Salami was pretty important to us because we were the only non-Anglo-Saxons in the school we went to and consequently the biggest thing was that we would take salami sandwiches but no one else had ever seen salami sandwiches as everyone else had Fritz and Sauce or Vegemite and couldn't stand the idea of either of those! By the time we finished school everybody was eating Salami sandwiches and by the time my niece went to the school there were 60 different nationalities! At the time everyone would say salami stinks and make funny faces (as kids do) but it's those things that you really remember. Our mother was obsessed with us finishing our lunches and because we were embarrassed to eat the salami we used to hide our sandwiches under the front seat of the car. At five years old you don't know anything and when my parents found where the 'smell' was coming from (the pile of rotten sandwiches under the seat) we got into so much trouble because we didn't tell her that we were embarrassed to eat the sandwiches!

I am a twin and my sister and I were born in Adelaide and when we started school, at four, we only spoke Bulgarian as our grandmother had raised us and she didn't speak English. We went to school and we didn't know that we were the odd ones out; I didn't know that nobody else spoke Bulgarian. When I asked my mother "Why didn't you tell us we were different?" and she said "I didn't make a fuss out of it because if you thought you were different you would behaviour different!" As a child we adapted to things quickly and within a few weeks we were chatting away in English and it was okay.

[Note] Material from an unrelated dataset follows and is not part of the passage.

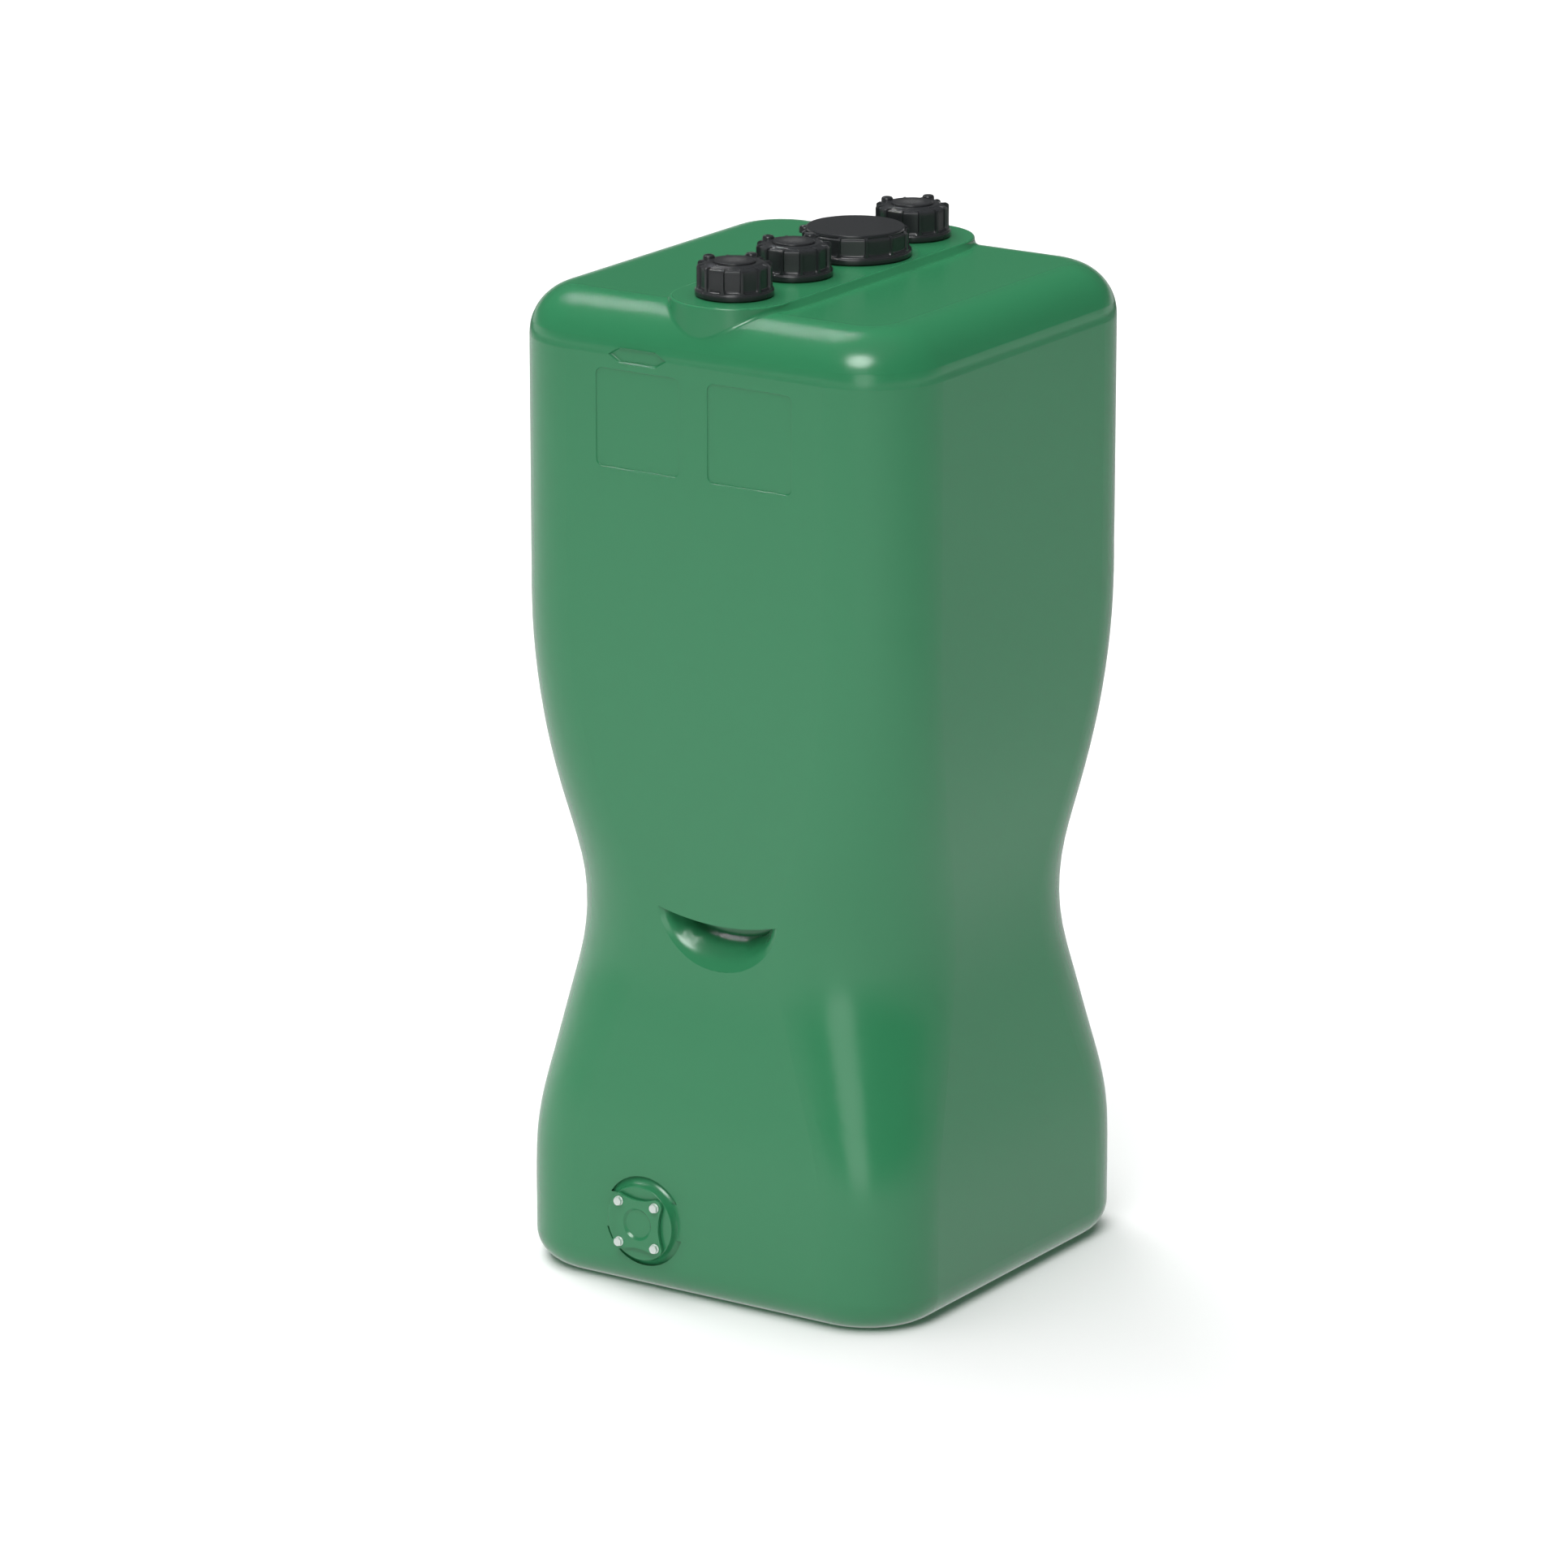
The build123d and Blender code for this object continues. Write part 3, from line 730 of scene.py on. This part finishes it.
class TANK_OT_flange(bpy.types.Operator):
    """Finishes the flange cover, its bolts and washers"""
    bl_idname = "tank.flange"
    bl_label = "Flange cover"

    def execute(self, context):
        finish_node("flange_cover", "green_polyethylene")
        sizes = context.scene.tank_flange
        bolts = [f"flange_bolt_{number}" for number in range(1, BOLT_COUNT + 1)]
        washers = [f"flange_washer_{number}" for number in range(1, BOLT_COUNT + 1)]
        _, washer_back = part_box(washers[0])
        cover = middle("flange_cover")
        for name, mesh, nodes in (("flange_bolts", hex_bolt(sizes.head_across_flats / MM), bolts),
                                  ("flange_washers", washer_ring(), washers)):
            made = grown(name, mesh, bolts_on_a_square(), Spacing=sizes.bolt_spacing, Seed=sizes.seed,
                         Centre=(cover.x, washer_back[1], cover.z), Material=material_for("zinc_steel"))
            finish_piece(name, made, "zinc_steel", *nodes)
        return {"FINISHED"}


def camera_axes(azimuth, elevation):
    """Right, up and towards-the-camera directions of the photo's view."""
    away = Vector((math.sin(azimuth) * math.cos(elevation), -math.cos(azimuth) * math.cos(elevation),
                   math.sin(elevation)))
    right = Vector((math.cos(azimuth), math.sin(azimuth), 0))
    return right, away.cross(right), away


def add_camera(settings):
    """The camera that was fitted to the tank's outline in the photo."""
    right, up, away = camera_axes(settings.azimuth, settings.elevation)
    looks_at = Vector((0, 0, 0.8126))
    pan, rise = -0.0646, -0.0333
    data = bpy.data.cameras.new("photo_camera")
    data.lens = settings.lens
    data.sensor_width = 36
    data.clip_end = 60
    camera = bpy.data.objects.new("photo_camera", data)
    turn = Matrix((right, up, away)).transposed().to_4x4()
    camera.matrix_world = Matrix.Translation(looks_at + away * settings.distance + right * pan + up * rise) @ turn
    bpy.context.scene.collection.objects.link(camera)
    bpy.context.scene.camera = camera


def direction(azimuth, elevation):
    """Unit vector at an azimuth, from straight in front towards +X, and an elevation, both in degrees."""
    turn, rise = math.radians(azimuth), math.radians(elevation)
    return Vector((math.sin(turn) * math.cos(rise), -math.cos(turn) * math.cos(rise), math.sin(rise)))


def add_soft_sun(name, azimuth, elevation, angle, strength, sheen=False, reaches_hollows=False):
    """A far softbox: a sun lamp whose angle is the softbox's width as the tank sees it. It makes either
    the sheen or the even light. One that reaches into hollows casts no shadow, and its sheen is worked
    out from the lamp alone, because a mirrored ray would end on the hollow's own wall."""
    data = bpy.data.lights.new(name, "SUN")
    data.energy = strength
    data.angle = math.radians(angle)
    data.use_shadow = not reaches_hollows
    data.cycles.use_multiple_importance_sampling = not reaches_hollows
    light = bpy.data.objects.new(name, data)
    light.visible_diffuse = not sheen
    light.visible_glossy = sheen
    light.rotation_euler = direction(azimuth, elevation).to_track_quat("Z", "Y").to_euler()
    bpy.context.scene.collection.objects.link(light)


def add_world():
    """White to the camera, dark overhead in reflections, and a broad soft light from the front left."""
    world = bpy.data.worlds.new("white_studio")
    world.use_nodes = True
    tree = world.node_tree
    tree.nodes.clear()
    rays = add_node(tree, "ShaderNodeLightPath")
    towards = add_node(tree, "ShaderNodeTexCoord").outputs["Generated"]
    facing = add_node(tree, "ShaderNodeVectorMath", {0: towards, 1: direction(-60, 32)}, operation="DOT_PRODUCT")
    side = add_node(tree, "ShaderNodeMapRange", {"Value": facing.outputs["Value"], "From Min": -0.6, "From Max": 1.0,
                                                 "To Min": 0.06, "To Max": 0.36})
    height = add_node(tree, "ShaderNodeSeparateXYZ", {0: towards})
    dark = add_node(tree, "ShaderNodeMapRange", {"Value": height.outputs["Z"], "From Min": -0.02, "From Max": 0.08,
                                                 "To Min": 0.9, "To Max": 0.07})
    lit = add_node(tree, "ShaderNodeBackground", {"Color": (1, 1, 1, 1), "Strength": side.outputs["Result"]})
    mirrored = add_node(tree, "ShaderNodeBackground", {"Color": (1, 1, 1, 1), "Strength": dark.outputs["Result"]})
    seen = add_node(tree, "ShaderNodeBackground", {"Color": (1, 1, 1, 1), "Strength": 1.0})
    both = add_node(tree, "ShaderNodeMixShader", {0: rays.outputs["Is Glossy Ray"], 1: lit.outputs[0],
                                                  2: mirrored.outputs[0]})
    whole = add_node(tree, "ShaderNodeMixShader", {0: rays.outputs["Is Camera Ray"], 1: both.outputs[0],
                                                   2: seen.outputs[0]})
    add_node(tree, "ShaderNodeOutputWorld", {"Surface": whole.outputs[0]})
    bpy.context.scene.world = world


def paper_with_painted_reflection():
    """Matt white paper with a painted reflection: to glossy rays it glows, white near the tank, greyer behind it,
    and ends in the dark.
    """
    material, tree, shader = new_material("paper_with_painted_reflection")
    shader.inputs["Base Color"].default_value = linear("#fafafa")
    shader.inputs["Roughness"].default_value = 0.9
    place = add_node(tree, "ShaderNodeTexCoord").outputs["Object"]
    away = add_node(tree, "ShaderNodeVectorMath", {0: place}, operation="LENGTH")
    behind = add_node(tree, "ShaderNodeVectorMath", {0: place, 1: (0.54, 0.84, 0)}, operation="DOT_PRODUCT")
    # Painted reflection: the glow that glossy rays meet is greyer behind the tank and fades to dark far off
    grey = add_node(tree, "ShaderNodeMapRange", {"Value": behind.outputs["Value"], "From Min": -1.0, "From Max": 3.0,
                                                 "To Min": 0.95, "To Max": 0.6})
    end = add_node(tree, "ShaderNodeMapRange", {"Value": away.outputs["Value"], "From Min": 7.0, "From Max": 10.0,
                                                "To Min": 1.0, "To Max": 0.05}, interpolation_type="SMOOTHSTEP")
    painted_reflection_level = add_node(tree, "ShaderNodeMath", {0: grey.outputs["Result"], 1: end.outputs["Result"]},
                     operation="MULTIPLY")
    # Painted reflection: the floor glows at this level for glossy rays only; all other rays meet the matt paper
    mirrored = add_node(tree, "ShaderNodeEmission", {"Strength": painted_reflection_level.outputs["Value"]})
    rays = add_node(tree, "ShaderNodeLightPath")
    both = add_node(tree, "ShaderNodeMixShader", {0: rays.outputs["Is Glossy Ray"], 1: shader.outputs["BSDF"],
                                                  2: mirrored.outputs["Emission"]})
    output = tree.nodes.get("Material Output")
    tree.links.new(both.outputs["Shader"], output.inputs["Surface"])
    return material


def add_floor():
    """The studio's wide paper floor, level with the tank's foot."""
    bpy.ops.mesh.primitive_plane_add(size=30, location=(0, 0, 0))
    floor = bpy.context.object
    floor.name = "studio_floor"
    floor.data.materials.append(paper_with_painted_reflection())


class TANK_OT_stage(bpy.types.Operator):
    """Sets up the floor, the studio lights, the background and the photo's camera"""
    bl_idname = "tank.stage"
    bl_label = "Studio"

    def execute(self, context):
        add_floor()
        add_world()
        add_soft_sun("overhead_fill", -60, 86, 70, 2.1)
        add_soft_sun("left_fill", -113, 53, 30, 0.95)
        add_soft_sun("front_fill", 15, 49, 30, 1.1)
        add_soft_sun("left_softbox", -113, 53, 30, 0.5, sheen=True, reaches_hollows=True)
        add_soft_sun("front_softbox", 15, 49, 28, 1.9, sheen=True)
        add_soft_sun("near_softbox", 25, 9, 26, 0.3, sheen=True)
        add_camera(context.scene.tank_studio)
        context.scene.view_settings.view_transform = "Standard"
        return {"FINISHED"}


class TANK_PT_panel(bpy.types.Panel):
    """Lists the tank's operators in the 3D view's sidebar"""
    bl_label = "Water tank"
    bl_idname = "TANK_PT_panel"
    bl_space_type = "VIEW_3D"
    bl_region_type = "UI"
    bl_category = "Water tank"

    def draw(self, context):
        for operator in OPERATORS:
            self.layout.operator(operator.bl_idname)


GROUPS = (TankColours, UnionNutSizes, ScrewLidSizes, RecessSizes, FlangeSizes, StudioSettings)
OPERATORS = (TANK_OT_body, TANK_OT_moulded_edges, TANK_OT_union_nuts, TANK_OT_screw_lid, TANK_OT_gaskets,
             TANK_OT_flange, TANK_OT_stage)


def register():
    for group in (*GROUPS, *OPERATORS, TANK_PT_panel):
        bpy.utils.register_class(group)
    bpy.types.Scene.tank_colours = bpy.props.PointerProperty(type=TankColours)
    bpy.types.Scene.tank_union_nut = bpy.props.PointerProperty(type=UnionNutSizes)
    bpy.types.Scene.tank_screw_lid = bpy.props.PointerProperty(type=ScrewLidSizes)
    bpy.types.Scene.tank_recesses = bpy.props.PointerProperty(type=RecessSizes)
    bpy.types.Scene.tank_flange = bpy.props.PointerProperty(type=FlangeSizes)
    bpy.types.Scene.tank_studio = bpy.props.PointerProperty(type=StudioSettings)


def unregister():
    del bpy.types.Scene.tank_studio
    del bpy.types.Scene.tank_flange
    del bpy.types.Scene.tank_recesses
    del bpy.types.Scene.tank_screw_lid
    del bpy.types.Scene.tank_union_nut
    del bpy.types.Scene.tank_colours
    for group in reversed((*GROUPS, *OPERATORS, TANK_PT_panel)):
        bpy.utils.unregister_class(group)


def main():
    register()
    bpy.ops.tank.body()
    bpy.ops.tank.moulded_edges()
    bpy.ops.tank.union_nuts()
    bpy.ops.tank.screw_lid()
    bpy.ops.tank.gaskets()
    bpy.ops.tank.flange()
    bpy.ops.tank.stage()


if __name__ == "__main__":
    main()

My parents had supermarkets and by the time we were 9 and 10 we were going to school with a Flake bar or a Cherry Ripe bar. We ended up being the most popular kids in the class because our mother would come and pick us up from school with a loaf of white sandwich bread and a block of Cadbury Dairy Milk chocolate and we'd have our entire class around the car for chocolate sandwiches.

Those are some of the childhood memories that impacted me regarding food and I have loved food ever since.